While this may not provide precise cost analysis, it is effective initially if your tags are well configured. Because yes, tags is a classical but still relevant best practice regarding FinOps and cost monitor .

In Databricks some tags are set up by design. But you can also your own tags convention. At Jolimoi all our cloud assets (including Databricks, except endpoints since they didn’t allow colons) are setup with the following tag :

Tag What it means?
jm:application This is the very basic. Call it feature or something else like project, it’s the key identifier regarding the usage of this asset
jm:domain Can a division a team or just a business domain (marketing, data and so on)
jm:role Example : front, back, security, ETL, data science
jm:environment Production, Integration, Staging, Sandbox …
jm:owner Key stakeholder, project owner, analyst or even a technical contact. In fact whatever you need to identify who is in charge of this asset in term of billing
jm:managedBy Mainly to identify how this asset was build. In our case it can be Terraform, CloudFormation or just nothing, which means it was done by hand
jm:taggingVersion Even tagging convention can have versions 😄

This tags aren’t only interesting to understand who used what (and having some more readable information than a cluster ID). These tags are practical for applying show-back and charge-back strategies to other business entities, especially if the IT budget is distributed across the company.

And to talk again about data usage, they are available via multiple ways :

  • API
  • S3 delivery (preview)
  • System tables (preview also, see below)

system.billing.usage

And so speaking about this last one, if you want to foster this data more accurately you need to used system tables.

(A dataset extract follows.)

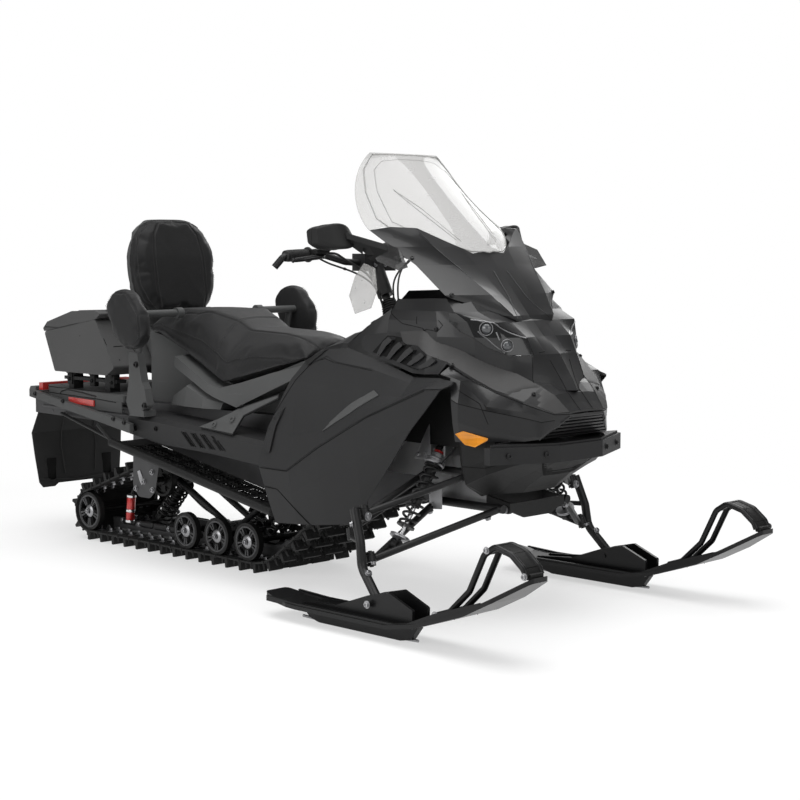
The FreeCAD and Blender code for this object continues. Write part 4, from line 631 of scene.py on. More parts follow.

The system tables include:

  • system.billing.usage: Usage data
  • system.billing.list_prices: Pricing data for Databricks SKUs at precise times

If you want to play with this tables Databricks give you a list of queries examples and templates.

However, you might prefer to create your own query, such as this one:

SELECT 
  billing_origin_product
  , usage_date
  , usage.sku_name
  , COUNT(usage_quantity) as dbu_count
  , CAST(pricing["default"] AS FLOAT) as pricing
  , (dbu_count * CAST(pricing["default"] AS FLOAT)) as total_price
  , custom_tags["jm:application"] as application
FROM system.billing.usage 
INNER JOIN system.billing.list_prices on usage.cloud = list_prices.cloud 
  and usage.sku_name = list_prices.sku_name 
  and usage.usage_start_time >= list_prices.price_start_time 
  and (
    usage.usage_end_time <= list_prices.price_end_time 
    or list_prices.price_end_time is null
    )
GROUP BY 
  billing_origin_product
  , usage_date
  , usage.sku_name
  , pricing["default"]
  , custom_tags["jm:application"]
ORDER BY 
  usage_date DESC
  , dbu_count DESC;

Or also the cost observability dashboard available on Github (not really working well, and in fact why not putting this in the sample gallery? 😄).

Optimize your compute

So now let’s jump to the compute topic and what can done on Cloud side. Since every option can be related to your specific use cases, I will mainly focus on some global guidance regarding this big topic.

The first idea is definitely to evaluate instance types and families. For that Databricks help you through the interface and the possibilities are wide :

  • Optimized for storage, memory, general purpose, with GPU
  • With or without Delta cache accelerated (Databricks Runtime 14.2 and above, the CACHE SELECT command is ignored)

For instance family let’s sum up it :

If you ask about what EC2 instance refer, the AWS console is always a good start to compare instances:

And if you also asked what are all this letters, you can find a quick explanation in this article.

Apart of general considerations, the best advise is monitor your workload and see how to internals of the cluster (memory and CPU) react to it. Same for the driver node sizing.

For the Delta cache as explain before, if you're using the more recent runtime it's not something you need to look especially. And by the way, picking the latest runtime always seems to come with some good news regarding performances (but always check if your code run on it for sure).

Also, be careful about Graviton instances they didn’t support some features.

Leverage Cloud capabilities

Not related to Databricks but Cloud provider also offer specific capabilities in order to optimize your bills. In AWS it can be discount with Saving Plans (more flexible with bigger discount) and Reserved Instances (not the best option).

It’s just a engagement for you in regard of AWS : you engage your consumption on a family and in regard of that, AWS will give you a discount. And it’s bigger if you pay a part or the total in advance (upfront).

AWS propose some automatic recommendations based on your past consumption. It’s a good start regarding this:

Photon or not Photon?

Last but not least, as define by Databricks, Photon can be see as something cost effective.

Photon is a high-performance Databricks-native vectorized query engine that runs your SQL workloads and DataFrame API calls faster to reduce your total cost per workload.

For sure Photon is maybe for you a no-brainer when your goal is to go quicker like using a Job cluster and made your results go faster before termination. But did you do really the math?

Because by default, Photon means paying twice the price. It's as simple as it is. But is Photon reduce your time per 2 also ?

(Not yet a) Conclusion

This concludes our discussion on Databricks cost management. We can imagine cover in a future article topics such as job and cluster configuration, auto-termination, pool clusters, fleet and spot instances, and SQL warehouses.